Just prior to presenting the specific instantiation of (1), let us emphasize once more that the idea of subdividing a “stage” to mitigate (the curse of) dimensionality goes largely beyond the presented application. Typical other energy problems with similar mechanisms are cascaded reservoir management problems [e.g., see the extensive discussion in van Ackooij et al. (2014) as well as Escudero et al. (1996, 1999), Zéphyr et al. (2015), Cervellera et al. (2006), Aasgård et al. (2014), Séguin et al. (2017), Fleten et al. (2011)].

2.1 Instantiation of the problem: the valuation model

In our instantiation of problem (1) the time horizon is spanned by T weeks. Each week \(t=1,...,T\) is subdivided into S equally sized blocks of hours. With respect to our earlier introduced notation, we now present the following specific versions:

  • the price process \(\xi _{t,s}=(\xi ^e_{t,s}, \xi ^f_{t,s} , \xi ^c_{t,s}) \in {\mathbb {R}}^3 \) represents the electricity price in GBP per megawatt hour (£/MWh), the fuel price in USD per tonne ($/tonne(fuel)) and the \(\text{ CO }_2\) allowances price in EUR per tonne (€/tonne(carbon)), for each block s within week t, for \(s=0, \dots , S\). The information up to stage t is the information up to \(\xi _{t,0}\). The values within the weeks are \(\xi _{t,s}\) for \(s=1,\dots , S\) with the convention that \(\xi _{t,S} =\xi _{t+1,0} \) coincides with the initial prices of the next stage. With this convention we ensure continuity of prices in between weeks. In this way, the information up to stage t is to be understood as the information up to the value \(\xi _{t,0}\).

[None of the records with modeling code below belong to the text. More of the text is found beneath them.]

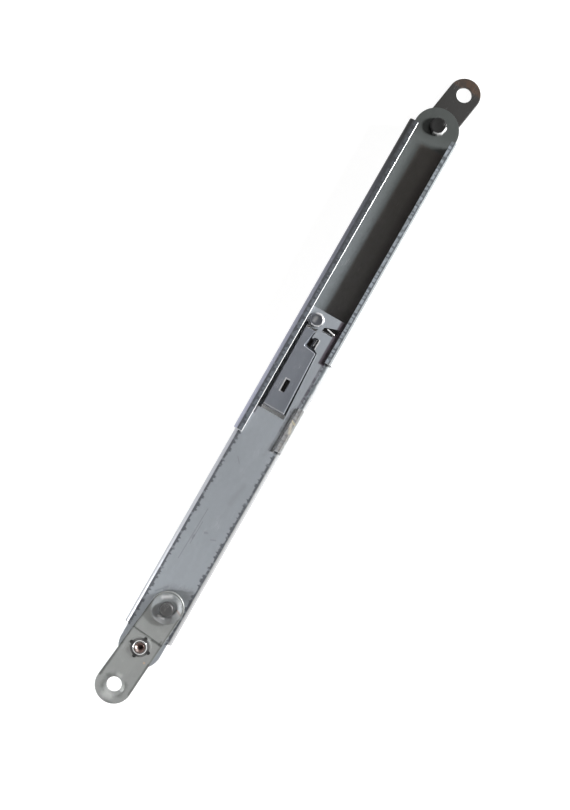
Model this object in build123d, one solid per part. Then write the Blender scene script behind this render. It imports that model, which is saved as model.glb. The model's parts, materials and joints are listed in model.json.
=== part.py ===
from build123d import *
from math import acos, atan2, cos, degrees, hypot, pi, radians, sin, sqrt
import os

# A telescopic window support arm in millimetres, +Z away from the surface it is screwed to.
# It is drawn with X along the arm, the centreline at Y 0, the frame pivot at X 0 and the back of the
# outer channel at Z 0. At the end all of it is moved so that the origin is the centre of the frame link's
# fixing hole, on the face that seats on the window frame. Every piece stands where the photograph shows it.

# Sheet stock
channel_sheet = 0.8
link_sheet = 1.6
lever_sheet = 1.0
channel_bend = 1.7
sheared_edge = 0.2

# Clearances
slide_side_gap = 0.1
slide_lift_gap = 0.1
running_gap = 0.05
axial_gap = 0.05
swing_gap = 0.15

# Outer channel: a back, two walls and two lips turned in over the inner arm
outer_width = 25.0
outer_depth = 7.4
lip_width = 4.2
outer_length = 155.8
pivot_to_outer_walls = 4.8
outer_end_radius = 10.4
outer_end_inset = 1.8
notch_from_mouth = 21.3
notch_length = 22.8

# Inner arm: a channel turned over, its back just under the lips
inner_length = 160.7
pictured_overlap = 63.5
inner_walls_to_stud = 6.4
inner_end_radius = 9.8

# Travel from the pictured place
extension_left = 2.0
engage_swing = 1.1
release_swing = 2.6

# The form of every button head: the share of its height that is a straight rim, and its crown's bands
head_rim_share = 0.25
crown_bands = 3

# Frame link and its pivot
frame_link_pitch = 19.2
frame_link_width = 14.8
frame_link_turn = 9.2
frame_hole_radius = 3.5
frame_shank_radius = 2.4
frame_head_radius = 4.0
frame_head_top_radius = 3.0
frame_head_height = 1.9
frame_sink_radius = 3.6
frame_washer_radius = 6.2
frame_washer_sheet = 0.5

# Sash link and its pivot
sash_link_pitch = 20.0
sash_tail_pitch = 20.8
sash_link_turn = 5.2
sash_hole_end_radius = 8.3
sash_tail_radius = 7.4
sash_hole_radius = 3.35
sash_sink_radius = 5.1
sash_sink_depth = 0.8
sash_joggle = 0.5
sash_joggle_start = 5.9
stud_shank_radius = 2.5
stud_neck_radius = 1.6
stud_foot_radius = 4.2
stud_foot_height = 1.0
stud_dome_radius = 2.3
stud_dome_top_radius = 0.8
stud_dome_height = 1.1
collar_radius = 3.2
collar_sheet = 0.5
bush_radius = 4.3
bush_cap_height = 0.3
bush_lug_radius = 0.9
bush_lug_count = 4
coined_rim_width = 0.7
coined_rim_height = 0.2

# Friction fittings on the sash link's tail
tail_shank_radius = 1.8
tail_sink_radius = 2.6
tail_sink_depth = 0.7
tail_head_radius = 3.2
tail_head_top_radius = 2.4
tail_head_height = 2.4
dish_radius = 6.8
dish_seat_radius = 3.6
dish_sheet = 0.5
dish_rise = 1.0
pad_radius = 5.8
pad_bore_radius = 2.8

# Latch lever, measured from its pivot
latch_pivot_inset = 4.7
latch_pivot_offset = 3.9
latch_shank_radius = 1.6
latch_head_radius = 3.3
latch_head_top_radius = 2.4
latch_head_height = 1.3
latch_foot_radius = 2.5
latch_foot_height = 0.5
latch_eye_radius = 4.1
latch_sleeve_radius = 2.6
spacer_radius = 3.8
spacer_height = 1.1
lever_reach = 46.4
lever_edge = 17.2
lever_wrist = 12.6
lever_wrist_drop = 2.5
lever_neck_low = 1.5
press_pad_corners = [(-43.5, 2.45), (-43.5, -8.0), (-13.1, -6.8), (-12.4, -0.7), (-4.7, -2.0), (-4.7, 2.9)]
press_pad_sunk = 0.2
press_pad_edge = 0.45
tool_slot_length = 5.7
tool_slot_width = 2.1
tool_slot_corner = 0.5
tool_slot_at = (-32.0, -2.2)
tooth_length = 7.4
tooth_at = -31.7
tooth_corner = 0.5
tooth_slot_room = 1.15
latch_window_end = 2.6
latch_window_left_gap = 1.9
latch_window_web = 3.9
latch_window_corner = 0.4
latch_window_near = -2.45
hook_window_corners = [(-7.3, -5.3), (-7.0, -4.0), (-7.3, -2.9), (-9.6, -1.6)]
hook_relief_corners = [(-11.7, -1.2), (-11.7, -3.2), (-9.3, -3.2), (-8.2, -2.9), (-8.4, -1.8)]

# Stop tabs pressed out of the two channels
inner_tab_width = 4.6
inner_tab_at = -3.35
inner_tab_clear = 0.5
inner_tab_drop = 4.4
inner_tab_short_drop = 2.3
tab_window_corners = [(-1.2, -4.5), (0.9, -10.9), (-1.7, -10.9), (-3.35, -9.7), (-3.35, -4.1)]
outer_tab_height = 2.4

# Latch spring
spring_wire = 0.55
spring_wire_sides = 8
spring_coil_radius = 3.2
spring_gap = 0.45
spring_bend_radius = 0.8
spring_hole_radius = 0.6
spring_hook_at = (-10.7, -4.2)
spring_hook_end = (-7.6, -4.5)
spring_tail_at = (-2.2, -10.05)
spring_tail_end = (-1.3, -6.0)
gap_points = 400

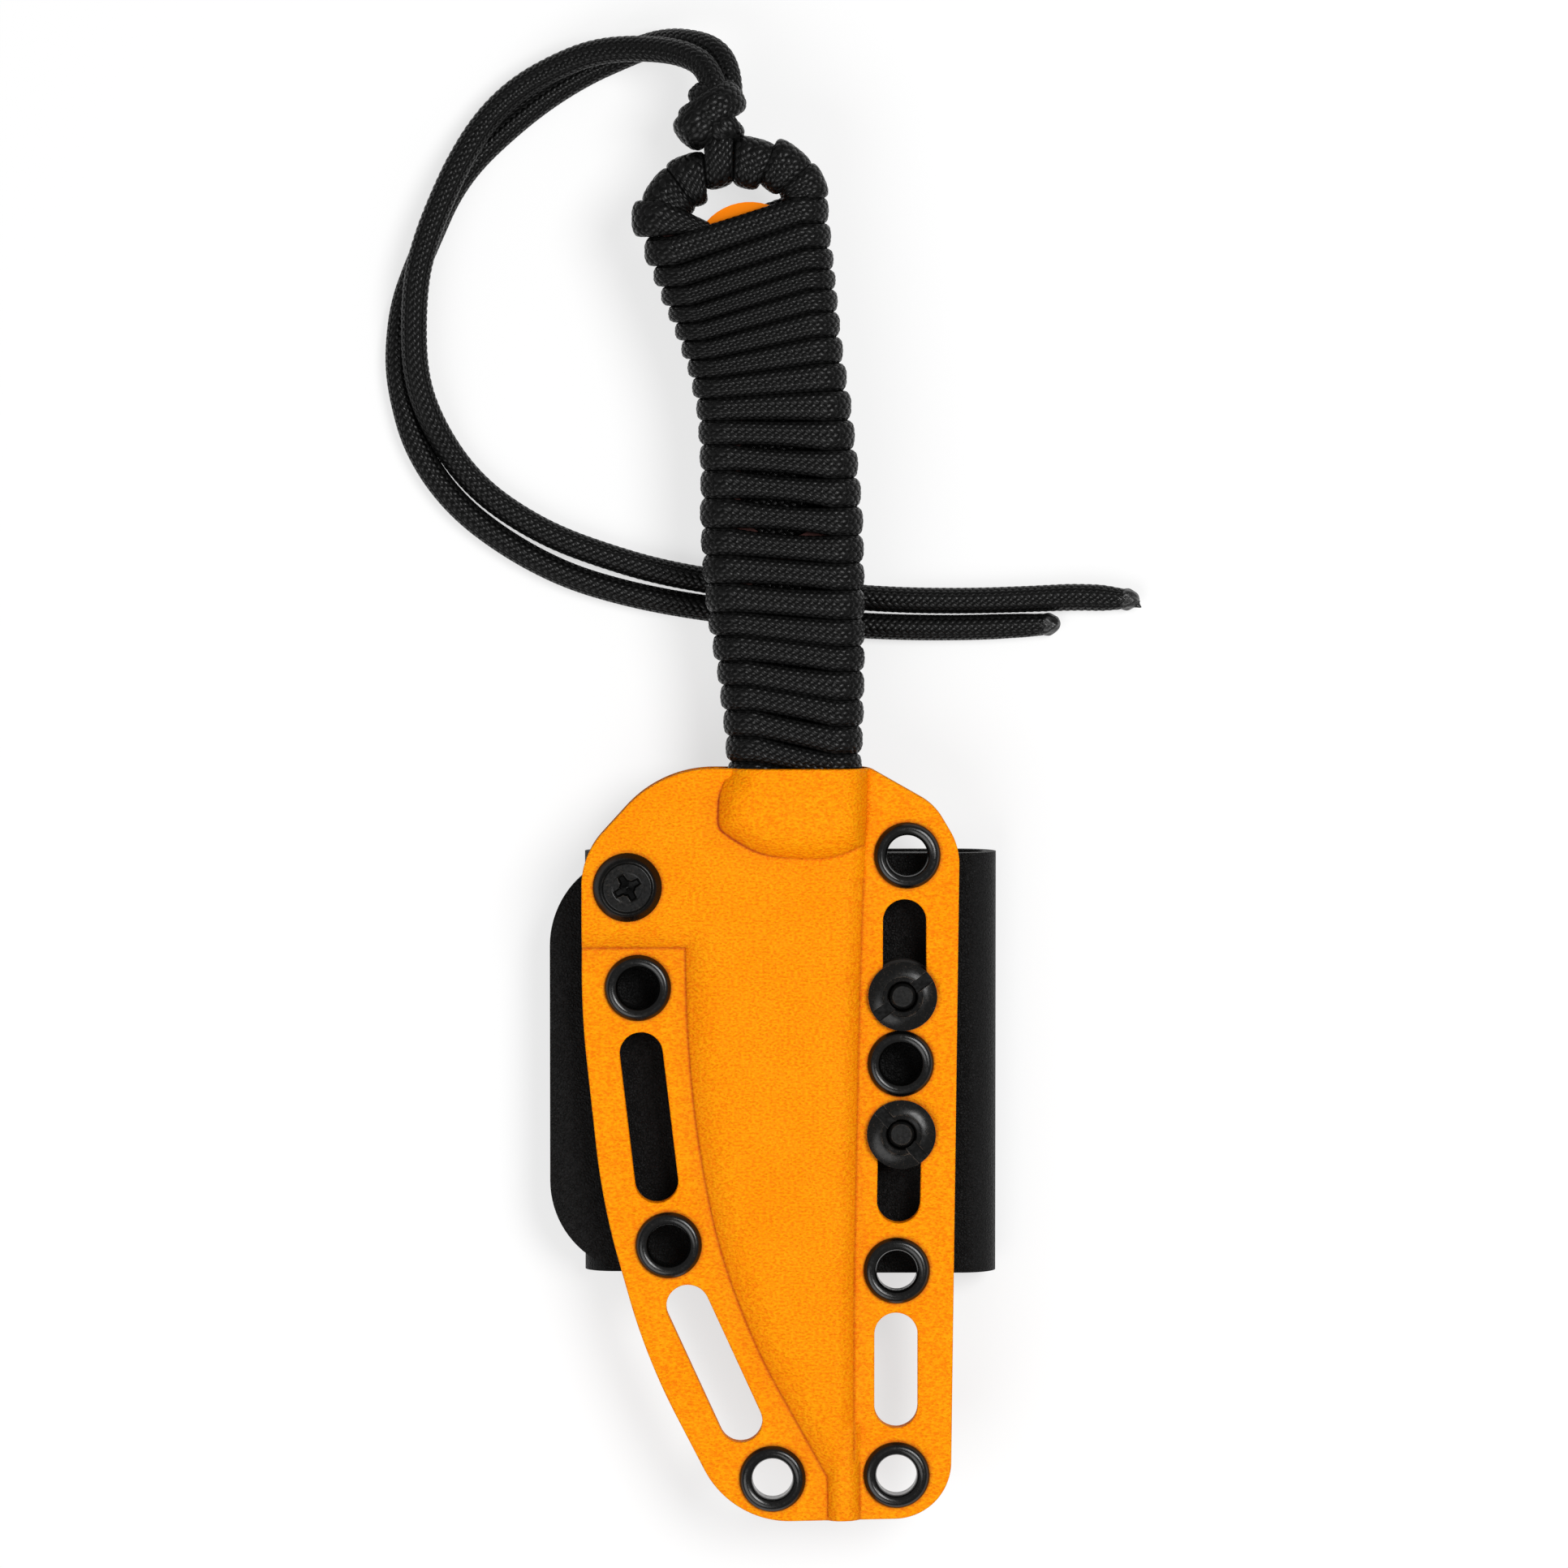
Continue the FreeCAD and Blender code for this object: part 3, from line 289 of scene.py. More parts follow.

  • the control \(u_t = \{u_{t,s}\}_{s=0}^{S-1} \in {\mathcal {U}} \subseteq {\mathbb {R}}_+^S\) represents the production profile vector for week t, where \(u_{t,s} \) is given in megawatt (MW) and denotes the production at block s. Before the beginning of intermediate values of week t, we determine \(u_t\). Then, \(u_t\) is \(\xi _{t,0}-\) measurable.

  • the state vector \(z_t\) is two-dimensional, i.e., \(z_t = (x_t,y_t)\) with

    • \(x_t\in {\mathbb {R}}_+\) representing the amount of \(\text{ CO }_2\) allowances (measured in tonnes of carbon), that are left for week t.

    • \(y_t \in {\mathbb {Z}}_+\) representing the number of hours the power plant was offline before the beginning of week t.

The objective function \(h_t : \mathbb {R}\times {\mathbb {Z}}_+ \times \mathbb {R}_+^S \times \mathbb {R}_+ \rightarrow \mathbb {R}\) is given by

$$\begin{aligned} h_t\left( [x_t,y_t],u_t,\xi _{t,0}\right) = {\mathbb {E}}\left[ \displaystyle \sum _{s=0}^{S-1} f_s(x_t,y_t,u_t,\xi _{t,s} ) \biggr | \xi _{t,0} \right] . \end{aligned}$$
(2)

The profit at each block s within week t is defined as follows:

$$\begin{aligned} f_s(x_t,y_t,u_t,\xi _{t,s}) = \left\{ \begin{array}{ll} \big (\xi ^e_{t,0} - H_1\,\xi ^f_{t,0}\big ) \,u_{t,0} \, \Delta s- f^{\text{ CO }_2}\big (x_t,{\bar{u}}_t,\xi ^c_{t,0}\big ) &{} \\ \quad - f^{\text {start}}\big (0,y_t,u_t,\xi ^e_{t,0}, \xi _{t,0}^f\big ) - f^{\text {tr}}(u_t) &{} \;\text{ if }\; s = 0 \\ \big (\xi ^e_{t,s} - H_1\,\xi ^f_{t,s}\big ) \,u_{t,s} \, \Delta s - f^{\text {start}}\big (s,y_t,u_t,\xi ^e_{t,s}, \xi _{t,s}^f\big ) &{} \;\text{ if }\; s > 0, \end{array} \right. \end{aligned}$$

where \({\bar{u}}_t := \sum _{s=0}^{S-1} u_{t,s}\). Costs incurred are based on the following component functions:

  • \(f^{\text{ CO }_2} : \mathbb {R}\times \mathbb {R}_+\times \mathbb {R}_+ \rightarrow \mathbb {R}_+\) gives the cost of buying more \(\text{ CO }_2\) allowances at the beginning of week \(t\,\) (before the values within week t are known);

  • \(f^{\text{ start }} : {\mathbb {Z}}_+^2 \times \mathbb {R}_+^S \times \mathbb {R}_+^2 \rightarrow \mathbb {R}_+\) gives the start-up cost if the power plant has been offline prior to (one of its arguments) block s;

  • \(f^{\text{ tr }} : \mathbb {R}^S_+ \rightarrow \mathbb {R}_+\) represents fuel transportation costs linked to a selected production profile at the beginning of week t.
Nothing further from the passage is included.